Mysterious air currents flying low
It was on this day that I made an interesting discovery. The office has these constant draughts that love snaking their way up your legs. And no, that's not a sexual innuendo. In fact, it's quite annoying because it reminds you of how cold it is down there. Solution? Cross your legs (even though experts don't recommend it).
But wait, there's more. The coffee machine breaks, and we have to go upstairs to use a different one. So, I start climbing the stairs, and halfway up, I realize that people are following me. But, so what? I've never had this concern before, about someone seeing my panties. Why am I suddenly worried someone might catch a glimpse of my private parts? Besides, it's impossible, unless those behind me decided to lay on the floor and stick their heads up my skirt like Putzie in Grease. But reality likes to sneak up on you, and I'm so lost in my thoughts that I trip, almost cracking my head open and flashing my crotch for all to see. Fortunately, nothing serious happened... this time.
Coming clean
The following days, I decide to return to the safety of my loose Zara pants because the fear of a repeat of stair-gate was just too much for my nerves to handle. And the fact that wearing a skirt made me feel stressed, uncomfortable, and occupied my mind far more than I'd have liked. Hell, I can't even stand it when a label is hanging out of my shirt. How will I survive bodily fluids running down my leg while I'm at work, for heaven's sake?
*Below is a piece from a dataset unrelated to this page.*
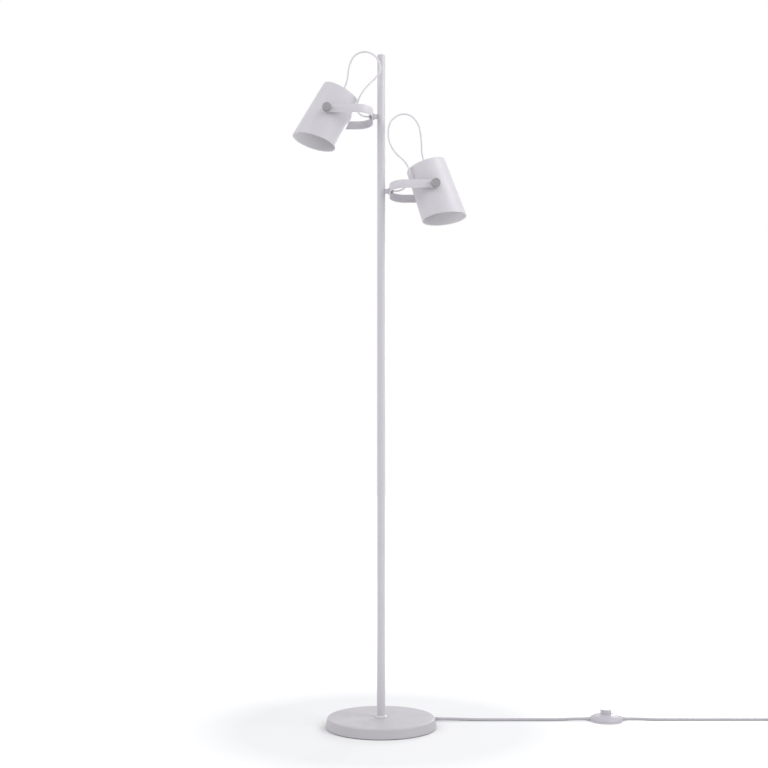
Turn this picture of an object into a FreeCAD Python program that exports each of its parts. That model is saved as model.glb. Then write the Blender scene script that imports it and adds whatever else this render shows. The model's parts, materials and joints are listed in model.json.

Thank god it's Friday. I met up with some friends for a drink at our usual bar of choice, and we were chatting about anything and everything when it came to mind that I was commando and no one knew. Naturally, I burst out laughing, but it just had to happen when we weren't talking about anything funny. I brush it off, but a few hours and several beers later, I decide to come clean: I've been going commando for almost a week.
This, of course, sparks a heated discussion about the virtues and evils of going commando, and suddenly everyone's acting like they're a director at Victoria's Secret or the head of OBGYN at Mayo. I didn't know that my friends were such panty experts. What I also notice is that a few of them are sneakily glancing at my butt. I'm not sure what they're expecting to find or if they think that they have X-ray vision...
When I get home, I decide that it's time to go back to wearing panties because the cost-benefit relationship of going without them doesn't convince me at all. Sure, if I really committed myself to the cause, I would probably get used to it, but... am I seriously going to dedicate even a second more to this experiment? No. Call me crazy, but cotton and lace empower me more than airing out my parts.